>> BEGIN SUPPLIED DATA

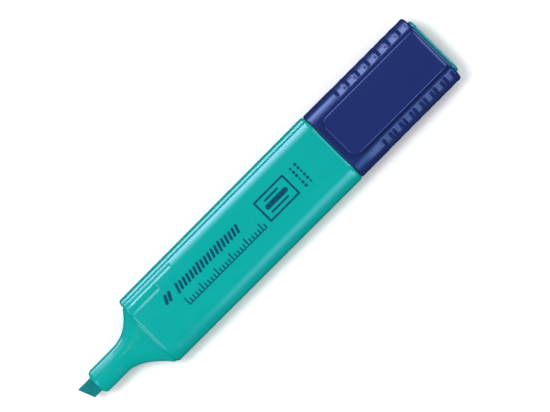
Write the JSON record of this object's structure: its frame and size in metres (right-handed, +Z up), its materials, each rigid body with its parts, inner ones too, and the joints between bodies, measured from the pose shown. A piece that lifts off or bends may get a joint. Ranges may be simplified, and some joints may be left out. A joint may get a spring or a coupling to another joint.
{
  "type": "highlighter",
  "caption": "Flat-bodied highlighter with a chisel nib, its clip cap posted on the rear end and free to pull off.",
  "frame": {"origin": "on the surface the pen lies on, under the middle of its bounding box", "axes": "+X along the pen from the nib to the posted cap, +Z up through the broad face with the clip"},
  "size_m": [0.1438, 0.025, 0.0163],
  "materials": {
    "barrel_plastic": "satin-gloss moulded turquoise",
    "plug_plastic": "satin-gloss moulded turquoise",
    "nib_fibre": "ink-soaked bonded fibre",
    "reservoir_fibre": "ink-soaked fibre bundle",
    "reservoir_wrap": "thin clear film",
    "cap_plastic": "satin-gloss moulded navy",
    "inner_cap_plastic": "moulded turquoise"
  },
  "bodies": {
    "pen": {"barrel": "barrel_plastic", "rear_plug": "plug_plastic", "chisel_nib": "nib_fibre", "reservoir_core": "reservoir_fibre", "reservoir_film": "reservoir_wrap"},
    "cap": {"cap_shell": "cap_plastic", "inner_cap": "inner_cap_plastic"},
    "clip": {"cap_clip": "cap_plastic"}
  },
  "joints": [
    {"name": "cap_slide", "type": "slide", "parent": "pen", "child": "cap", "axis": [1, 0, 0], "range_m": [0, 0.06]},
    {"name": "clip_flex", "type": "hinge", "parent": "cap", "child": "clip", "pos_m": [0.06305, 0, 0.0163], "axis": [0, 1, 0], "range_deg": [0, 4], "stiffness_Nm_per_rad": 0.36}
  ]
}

>> END SUPPLIED DATA

:: PROBLEM STATEMENT ::
Return the listing above word for word.

:: EXERCISE OUTPUT ::
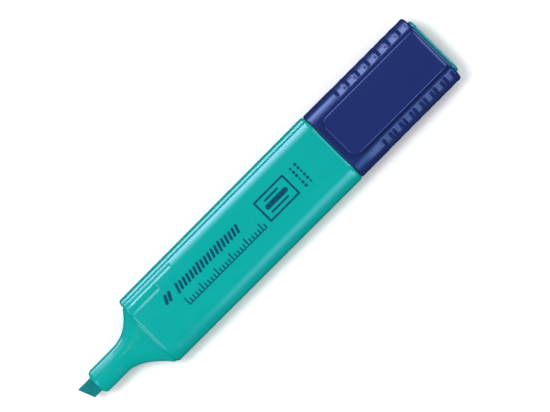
Write the JSON record of this object's structure: its frame and size in metres (right-handed, +Z up), its materials, each rigid body with its parts, inner ones too, and the joints between bodies, measured from the pose shown. A piece that lifts off or bends may get a joint. Ranges may be simplified, and some joints may be left out. A joint may get a spring or a coupling to another joint.
{
  "type": "highlighter",
  "caption": "Flat-bodied highlighter with a chisel nib, its clip cap posted on the rear end and free to pull off.",
  "frame": {"origin": "on the surface the pen lies on, under the middle of its bounding box", "axes": "+X along the pen from the nib to the posted cap, +Z up through the broad face with the clip"},
  "size_m": [0.1438, 0.025, 0.0163],
  "materials": {
    "barrel_plastic": "satin-gloss moulded turquoise",
    "plug_plastic": "satin-gloss moulded turquoise",
    "nib_fibre": "ink-soaked bonded fibre",
    "reservoir_fibre": "ink-soaked fibre bundle",
    "reservoir_wrap": "thin clear film",
    "cap_plastic": "satin-gloss moulded navy",
    "inner_cap_plastic": "moulded turquoise"
  },
  "bodies": {
    "pen": {"barrel": "barrel_plastic", "rear_plug": "plug_plastic", "chisel_nib": "nib_fibre", "reservoir_core": "reservoir_fibre", "reservoir_film": "reservoir_wrap"},
    "cap": {"cap_shell": "cap_plastic", "inner_cap": "inner_cap_plastic"},
    "clip": {"cap_clip": "cap_plastic"}
  },
  "joints": [
    {"name": "cap_slide", "type": "slide", "parent": "pen", "child": "cap", "axis": [1, 0, 0], "range_m": [0, 0.06]},
    {"name": "clip_flex", "type": "hinge", "parent": "cap", "child": "clip", "pos_m": [0.06305, 0, 0.0163], "axis": [0, 1, 0], "range_deg": [0, 4], "stiffness_Nm_per_rad": 0.36}
  ]
}